In order to consolidate power further, and in line with the general trend in Russia toward stripping the population of its voting rights, Dagestan has adopted new legislation that eliminates elections for heads of municipalities. Instead, the deputies of municipal councils will elect them from among themselves. After they are elected, they will be stripped of deputy responsibilities and the voters will not be able to recall them. Since the republican government ultimately decides who is on the ballot, removing any feedback mechanisms between the population and the municipalities will likely result in the complete destruction of local polities in Dagestan (Kavpolit.com, February 5).
The republican governor’s attempt to recreate a semblance of Putin’s power vertical in Dagestan has backfired a number of times. In some districts, locals revolted against Abdulatipov’s appointees, who may have been on good terms with the republican leadership, but did not necessarily have the respect of locals. By pressing ahead with appointing his own men in the districts, Abdulatipov not only upsets the locals, but fails to resolve pressing issues at the district level. “Show me at least one municipality where the indicators of tax collection, the shadow economy, the resolution of land disputes and employment have improved,” Agaev wrote (Chernovik.net, January 30).
As one of the indicators of popular frustration with Abdulatipov’s performance, periodic rumors started to circulate in Dagestan about his “imminent dismissal.” Moscow’s envoy to the North Caucasus, Sergei Melikov, who is an ethnic Lezgin and a Russian military commander who grew up outside Dagestan, frequents the republic suspiciously often, leading people there to believe that the Kremlin is grooming him to replace Abdulatipov. Melikov denies the allegations, but given the previous stealthy decisions of Moscow, locals understand that nothing can be taken for granted (Ndelo.ru, February 4).

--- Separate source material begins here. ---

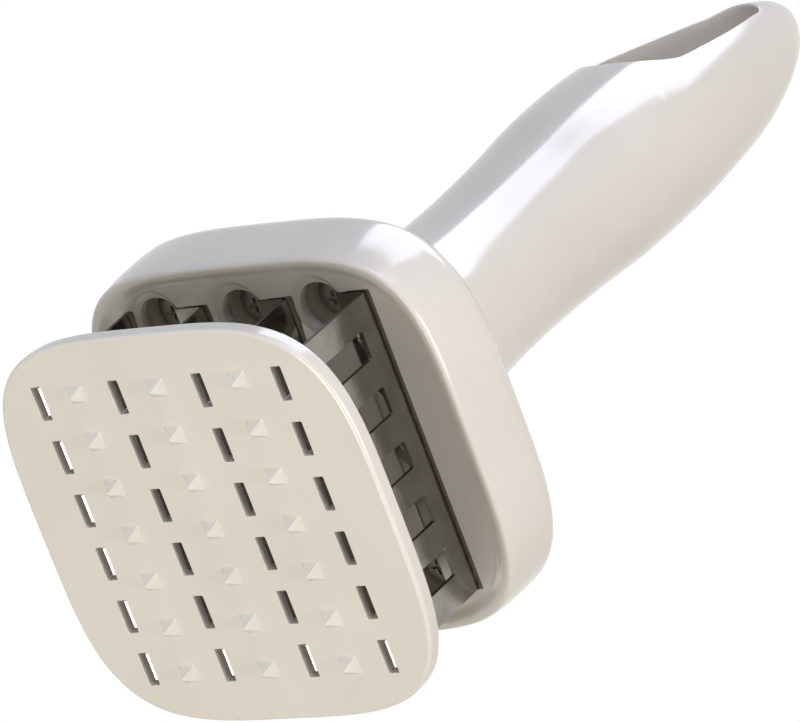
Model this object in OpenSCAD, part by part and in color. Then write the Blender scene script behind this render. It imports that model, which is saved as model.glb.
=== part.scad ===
// Blade meat tenderizer: a one-piece head and handle, four toothed blade strips under the head,
// and a sprung guard plate that hides the blade tips until the tool is pressed down.
// Z runs up the handle. The origin is on the tips of the guard plate's studs, on its middle.

/* [Guard plate] */
// How far the guard plate's edge lies inside the head's widest outline
plate_inset = 0.35; // [0.2:0.05:1]
// Squareness of the plate's outline, where 2 is an ellipse and a larger number is squarer
plate_square = 3.8; // [3.4:0.1:5]
// Thickness of the guard plate
plate_t = 2.8; // [2.6:0.1:3.2]
// Width of the bevel round the plate's two edges
plate_bevel = 0.5; // [0.2:0.1:0.8]
// Height of a stud under the plate
stud_h = 1.8; // [1:0.1:2.5]
// Width of a stud's square base
stud_w = 2.9; // [2:0.1:3.5]
// Number of studs in one row along the strips
stud_rows = 7; // [3:2:7]
// How far the last stud's middle lies inside the blade strips' ends
stud_end = 1.15; // [0.8:0.05:3]

/* [Blade strips] */
// Number of teeth on one strip
teeth = 6; // [4:2:6]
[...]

Reforms are certainly needed in Dagestan, and Abdulatipov appeared to be the man who could implement them. However, Abdulatipov neither has the strategy to do it nor does the situation in Moscow allow him to accomplish much. Dagestan’s governor has complained that Moscow does not allow him to use the mineral resources of the republic, effectively depriving the republic of much needed resources for the economic development of the North Caucasus republic (see EDM, October 1, 2014).
Moscow’s objectives in Dagestan are also contradictory. On the one hand, the central government would probably like to improve Dagestan’s economy and also, at the same time, undermine the social base of the insurgency in the volatile republic. On the other hand, an economically strong and self-sustainable Dagestan is also not in the interests of Moscow. Since Dagestan has substantial deposits of oil and gas, the republic could easily become quite self-sufficient, just like its neighbor to the south, Azerbaijan. The security concerns trump the economic interests, and the Russian government appears set to continue the same policies of juggling regional officials in the republic, rather than allowing some sort of participatory politics and unsupervised development.